In April 2014, the Task Force to Protect Students from Sexual Assault released a report that identified that one out of five women is sexually-assaulted during college, and pledged far-reaching awareness and enforcement efforts, including a website, NotAlone.gov, that provides phone numbers and resources for students to report crimes.

While admirable in intent, some students and universities are taking measures to provide more immediate help and improve safety into their own hands—or, more precisely, into their phones.

At the University of Michigan five students designed a promising app that accompanies students walking home alone.
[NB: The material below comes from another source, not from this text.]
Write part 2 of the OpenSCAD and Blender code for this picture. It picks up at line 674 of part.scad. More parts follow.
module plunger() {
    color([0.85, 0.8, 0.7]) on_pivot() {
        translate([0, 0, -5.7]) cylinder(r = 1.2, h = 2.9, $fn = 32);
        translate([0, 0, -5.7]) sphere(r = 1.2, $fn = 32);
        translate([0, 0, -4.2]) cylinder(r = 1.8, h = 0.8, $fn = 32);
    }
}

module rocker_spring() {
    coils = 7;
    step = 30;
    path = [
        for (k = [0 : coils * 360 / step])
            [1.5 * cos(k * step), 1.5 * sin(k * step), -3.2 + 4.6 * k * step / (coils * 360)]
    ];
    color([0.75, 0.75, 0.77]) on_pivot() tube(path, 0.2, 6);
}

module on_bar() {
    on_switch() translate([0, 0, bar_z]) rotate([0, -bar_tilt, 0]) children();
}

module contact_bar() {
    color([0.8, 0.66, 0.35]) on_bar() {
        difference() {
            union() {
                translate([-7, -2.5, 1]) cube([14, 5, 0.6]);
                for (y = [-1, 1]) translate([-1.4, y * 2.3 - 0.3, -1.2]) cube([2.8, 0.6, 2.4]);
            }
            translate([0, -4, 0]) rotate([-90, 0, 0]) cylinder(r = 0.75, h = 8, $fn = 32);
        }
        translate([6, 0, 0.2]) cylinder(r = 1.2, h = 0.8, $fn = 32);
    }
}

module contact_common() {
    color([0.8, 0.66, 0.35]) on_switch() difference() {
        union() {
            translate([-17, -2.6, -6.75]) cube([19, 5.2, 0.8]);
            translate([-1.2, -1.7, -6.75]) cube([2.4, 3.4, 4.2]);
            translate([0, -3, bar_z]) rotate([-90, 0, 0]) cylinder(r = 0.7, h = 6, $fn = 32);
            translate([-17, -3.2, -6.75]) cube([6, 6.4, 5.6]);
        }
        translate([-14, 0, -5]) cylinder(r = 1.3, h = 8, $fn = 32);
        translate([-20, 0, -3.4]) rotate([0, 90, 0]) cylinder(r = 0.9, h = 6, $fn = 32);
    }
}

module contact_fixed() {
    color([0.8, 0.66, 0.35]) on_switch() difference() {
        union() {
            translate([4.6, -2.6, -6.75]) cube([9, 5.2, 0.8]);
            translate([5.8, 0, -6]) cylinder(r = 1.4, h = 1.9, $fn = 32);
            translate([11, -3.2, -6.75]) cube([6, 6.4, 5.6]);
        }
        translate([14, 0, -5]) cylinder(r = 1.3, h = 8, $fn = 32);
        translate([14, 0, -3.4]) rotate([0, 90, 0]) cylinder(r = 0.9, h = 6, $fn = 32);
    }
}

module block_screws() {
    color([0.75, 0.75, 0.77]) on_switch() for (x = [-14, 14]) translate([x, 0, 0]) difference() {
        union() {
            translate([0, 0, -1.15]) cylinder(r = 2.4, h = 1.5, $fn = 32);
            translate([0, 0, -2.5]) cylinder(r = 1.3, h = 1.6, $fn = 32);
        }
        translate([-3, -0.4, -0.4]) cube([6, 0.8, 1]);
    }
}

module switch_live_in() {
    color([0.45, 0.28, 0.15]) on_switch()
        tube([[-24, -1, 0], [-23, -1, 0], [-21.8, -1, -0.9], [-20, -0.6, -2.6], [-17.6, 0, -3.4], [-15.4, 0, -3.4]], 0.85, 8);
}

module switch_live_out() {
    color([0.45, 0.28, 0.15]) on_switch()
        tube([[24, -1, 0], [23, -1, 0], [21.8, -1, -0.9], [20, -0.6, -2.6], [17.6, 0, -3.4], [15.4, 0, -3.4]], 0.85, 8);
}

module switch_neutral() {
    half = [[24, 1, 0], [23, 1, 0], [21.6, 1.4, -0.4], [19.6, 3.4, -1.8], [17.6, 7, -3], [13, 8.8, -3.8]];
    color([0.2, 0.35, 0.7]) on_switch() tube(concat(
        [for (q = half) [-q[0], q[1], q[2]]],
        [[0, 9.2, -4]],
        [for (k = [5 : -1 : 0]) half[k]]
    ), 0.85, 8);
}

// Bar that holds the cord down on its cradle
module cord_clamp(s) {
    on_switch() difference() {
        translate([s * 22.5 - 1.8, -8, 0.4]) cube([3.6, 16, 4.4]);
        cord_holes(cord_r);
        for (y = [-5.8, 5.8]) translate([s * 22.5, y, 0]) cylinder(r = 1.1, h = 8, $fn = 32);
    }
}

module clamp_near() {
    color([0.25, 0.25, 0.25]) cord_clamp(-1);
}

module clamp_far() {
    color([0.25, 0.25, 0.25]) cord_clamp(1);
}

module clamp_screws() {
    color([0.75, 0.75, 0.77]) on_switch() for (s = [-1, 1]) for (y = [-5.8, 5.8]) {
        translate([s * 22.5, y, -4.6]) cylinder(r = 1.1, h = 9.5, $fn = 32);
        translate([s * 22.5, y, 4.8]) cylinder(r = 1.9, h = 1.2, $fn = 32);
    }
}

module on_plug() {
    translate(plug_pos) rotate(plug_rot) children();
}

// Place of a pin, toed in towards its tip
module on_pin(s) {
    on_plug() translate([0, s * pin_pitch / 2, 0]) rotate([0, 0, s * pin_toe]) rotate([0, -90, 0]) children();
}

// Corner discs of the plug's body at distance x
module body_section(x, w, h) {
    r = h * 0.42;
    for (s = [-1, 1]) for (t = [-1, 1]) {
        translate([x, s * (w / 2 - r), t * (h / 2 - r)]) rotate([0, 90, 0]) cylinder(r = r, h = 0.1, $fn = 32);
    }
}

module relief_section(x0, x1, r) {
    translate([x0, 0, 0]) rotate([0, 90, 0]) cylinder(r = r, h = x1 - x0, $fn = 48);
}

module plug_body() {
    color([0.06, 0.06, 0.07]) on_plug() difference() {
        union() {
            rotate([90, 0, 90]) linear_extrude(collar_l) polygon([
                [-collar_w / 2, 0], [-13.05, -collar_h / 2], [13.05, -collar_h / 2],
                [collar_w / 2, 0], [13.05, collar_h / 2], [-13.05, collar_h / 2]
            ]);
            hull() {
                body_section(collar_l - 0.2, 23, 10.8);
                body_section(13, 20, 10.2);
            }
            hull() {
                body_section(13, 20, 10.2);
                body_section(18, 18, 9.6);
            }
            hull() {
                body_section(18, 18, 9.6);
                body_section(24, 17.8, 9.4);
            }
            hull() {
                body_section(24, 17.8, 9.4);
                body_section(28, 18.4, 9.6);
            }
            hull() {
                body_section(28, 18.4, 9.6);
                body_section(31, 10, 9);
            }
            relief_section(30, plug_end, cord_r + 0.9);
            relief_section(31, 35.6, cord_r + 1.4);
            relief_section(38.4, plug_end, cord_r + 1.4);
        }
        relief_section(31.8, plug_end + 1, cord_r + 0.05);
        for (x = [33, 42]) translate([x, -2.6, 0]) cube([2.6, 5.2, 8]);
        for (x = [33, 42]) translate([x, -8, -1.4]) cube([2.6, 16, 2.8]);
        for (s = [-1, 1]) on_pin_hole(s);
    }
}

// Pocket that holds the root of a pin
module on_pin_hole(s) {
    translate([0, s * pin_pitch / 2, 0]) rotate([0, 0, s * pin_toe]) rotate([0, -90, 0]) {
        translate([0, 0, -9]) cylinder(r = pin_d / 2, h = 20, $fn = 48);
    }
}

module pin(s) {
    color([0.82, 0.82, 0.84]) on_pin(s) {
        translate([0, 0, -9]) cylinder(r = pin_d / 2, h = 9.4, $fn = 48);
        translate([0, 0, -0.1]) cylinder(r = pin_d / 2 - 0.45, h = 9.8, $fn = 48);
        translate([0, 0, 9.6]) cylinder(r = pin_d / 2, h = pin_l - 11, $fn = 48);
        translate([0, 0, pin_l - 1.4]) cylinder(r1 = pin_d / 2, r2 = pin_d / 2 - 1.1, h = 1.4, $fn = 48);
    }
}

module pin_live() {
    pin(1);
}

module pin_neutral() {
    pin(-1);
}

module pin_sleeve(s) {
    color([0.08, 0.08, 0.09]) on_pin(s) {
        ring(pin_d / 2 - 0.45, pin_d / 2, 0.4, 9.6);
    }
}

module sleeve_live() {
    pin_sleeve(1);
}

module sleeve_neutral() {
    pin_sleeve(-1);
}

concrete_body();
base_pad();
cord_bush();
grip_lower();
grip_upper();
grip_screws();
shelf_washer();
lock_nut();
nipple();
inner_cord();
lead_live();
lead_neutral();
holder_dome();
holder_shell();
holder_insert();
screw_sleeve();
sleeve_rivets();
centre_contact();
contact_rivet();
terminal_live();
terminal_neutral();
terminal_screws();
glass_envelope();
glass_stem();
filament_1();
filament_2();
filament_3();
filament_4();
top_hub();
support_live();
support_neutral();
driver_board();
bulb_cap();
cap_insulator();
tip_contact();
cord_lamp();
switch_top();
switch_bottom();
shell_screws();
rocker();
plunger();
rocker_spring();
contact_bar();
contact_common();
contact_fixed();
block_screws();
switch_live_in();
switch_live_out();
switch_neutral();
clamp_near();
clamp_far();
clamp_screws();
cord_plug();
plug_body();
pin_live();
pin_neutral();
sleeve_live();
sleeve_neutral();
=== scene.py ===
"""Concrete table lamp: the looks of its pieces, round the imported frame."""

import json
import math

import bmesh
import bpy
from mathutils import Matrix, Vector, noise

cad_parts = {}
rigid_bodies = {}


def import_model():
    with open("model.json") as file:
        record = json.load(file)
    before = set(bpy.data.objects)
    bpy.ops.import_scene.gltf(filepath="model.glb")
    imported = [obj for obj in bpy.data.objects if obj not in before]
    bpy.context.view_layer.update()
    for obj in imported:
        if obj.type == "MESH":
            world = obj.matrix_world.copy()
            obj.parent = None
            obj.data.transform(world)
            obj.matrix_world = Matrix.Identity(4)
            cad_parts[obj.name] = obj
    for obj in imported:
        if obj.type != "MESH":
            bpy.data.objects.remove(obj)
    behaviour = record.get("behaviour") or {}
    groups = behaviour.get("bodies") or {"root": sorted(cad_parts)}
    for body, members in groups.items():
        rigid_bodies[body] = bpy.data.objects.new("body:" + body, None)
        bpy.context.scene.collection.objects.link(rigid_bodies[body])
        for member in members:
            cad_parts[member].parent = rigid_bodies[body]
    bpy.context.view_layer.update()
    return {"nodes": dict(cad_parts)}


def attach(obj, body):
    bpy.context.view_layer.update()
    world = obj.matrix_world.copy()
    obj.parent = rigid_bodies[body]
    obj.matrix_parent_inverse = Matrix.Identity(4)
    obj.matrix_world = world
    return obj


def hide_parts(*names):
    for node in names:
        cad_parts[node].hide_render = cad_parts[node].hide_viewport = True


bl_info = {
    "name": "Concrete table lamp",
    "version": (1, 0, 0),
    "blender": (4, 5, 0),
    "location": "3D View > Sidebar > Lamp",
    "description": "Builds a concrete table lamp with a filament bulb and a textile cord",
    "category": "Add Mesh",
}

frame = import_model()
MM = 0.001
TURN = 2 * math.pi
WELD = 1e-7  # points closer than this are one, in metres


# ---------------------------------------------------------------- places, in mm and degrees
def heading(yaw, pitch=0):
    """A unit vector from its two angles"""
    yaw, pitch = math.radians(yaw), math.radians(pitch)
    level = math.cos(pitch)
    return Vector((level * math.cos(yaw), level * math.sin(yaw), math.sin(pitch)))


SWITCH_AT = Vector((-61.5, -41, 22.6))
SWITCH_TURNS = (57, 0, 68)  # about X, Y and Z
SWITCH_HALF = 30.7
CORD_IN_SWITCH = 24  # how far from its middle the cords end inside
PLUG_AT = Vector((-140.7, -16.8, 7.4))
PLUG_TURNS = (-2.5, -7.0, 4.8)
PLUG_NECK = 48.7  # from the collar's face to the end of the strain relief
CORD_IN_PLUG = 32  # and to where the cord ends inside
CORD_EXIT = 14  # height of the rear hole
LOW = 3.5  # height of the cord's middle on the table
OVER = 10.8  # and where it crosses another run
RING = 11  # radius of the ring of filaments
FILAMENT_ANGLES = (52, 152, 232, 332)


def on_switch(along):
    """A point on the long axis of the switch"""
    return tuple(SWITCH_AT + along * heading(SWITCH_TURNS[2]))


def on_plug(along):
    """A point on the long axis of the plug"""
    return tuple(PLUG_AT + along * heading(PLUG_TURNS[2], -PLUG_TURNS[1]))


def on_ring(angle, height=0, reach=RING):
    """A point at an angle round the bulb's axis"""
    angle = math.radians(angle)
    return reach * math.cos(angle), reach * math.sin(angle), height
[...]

That app went from a concept to Apple’s App Store in just three months.

The concept is simple enough: When leaving the library or a party, a student texts friends to let them know she is walking home alone. Those friends virtually walk home with the student, as a GPS system follows the student’s path along an online map.
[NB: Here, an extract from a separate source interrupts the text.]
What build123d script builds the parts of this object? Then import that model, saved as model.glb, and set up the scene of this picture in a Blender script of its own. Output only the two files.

The webpage for the so-called “Companion app” reads like a basic business plan, outlining the problem about sexual assault, surveying the current market, and explaining why their product remedies those shortcomings.

“Have you ever walked home alone late at night?,” their blog reads. “Keys between your knuckles, nervously looking over your shoulder, hoping you make it home safely? You probably were wishing someone was there with you, but chances are you were riding solo that night. You are not the only one who has been in this situation and felt this fear.
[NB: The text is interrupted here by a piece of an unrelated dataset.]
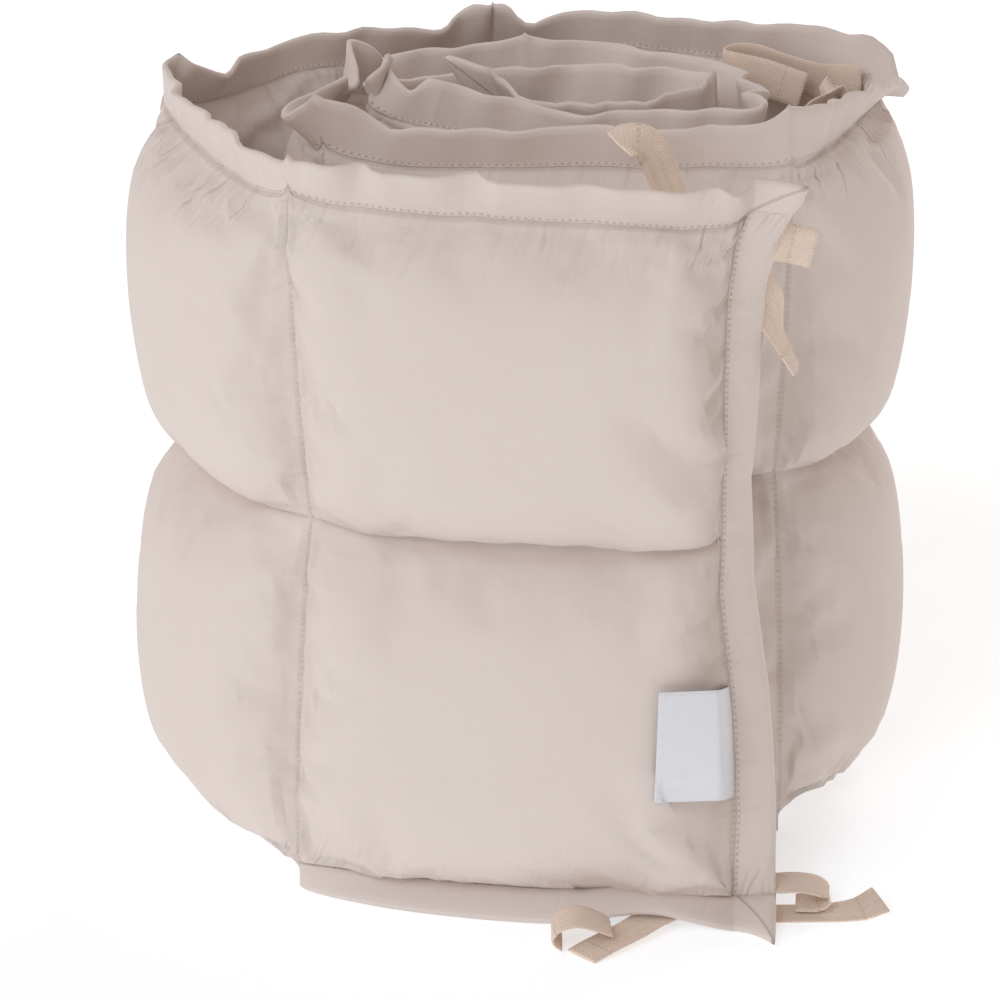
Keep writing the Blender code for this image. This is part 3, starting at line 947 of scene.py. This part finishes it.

We built Companion to solve this exact problem. Companion is a personal safety network that allows you to reach out to friends or family and let them keep an eye on you. Wherever you go, Companion has your back.”

The students go on to explain that there are several apps that “check in” while a student is walking alone, but most of those rely on a student providing an estimated travel time and then sounding an alarm if the student does not arrive by that time.

The Companion app, explain the University of Michigan students, provides more immediate safety. “If the user strays off their path, falls, is pushed, starts running, or has their headphones yanked out of their phone, the app detects these changes in movement and asks the user if they’re OK. If the user is fine, they press a button on the app to confirm within 15 seconds. If they do not press the button, or a real emergency is occurring, the Companion app transforms the user’s phone into a personal alarm system that projects loud noises to scare criminals from the scene, and gives the option to instantly call the police.”

As reported by the Business Insider, the app, which debuted in January 2015 in Apple’s App Store, already has thousands of users.

More widely used, though, is the RAVE Guardian. Unlike the Companion app, RAVE Guardian is a service provided directly by colleges. Many colleges, like Tulane and Texas State, provide direct links to download the RAVE Guardian—and, by doing so, an implicit endorsement. It is available at more than 100 colleges and, according to the Daily Tar Heel, the school newspaper at University of North Carolina – Chapel Hill, where the app was introduced in September 2014, UNC pays an annual $40,000 licensing fee plus an annual $10,000 for the company’s Smart911 program.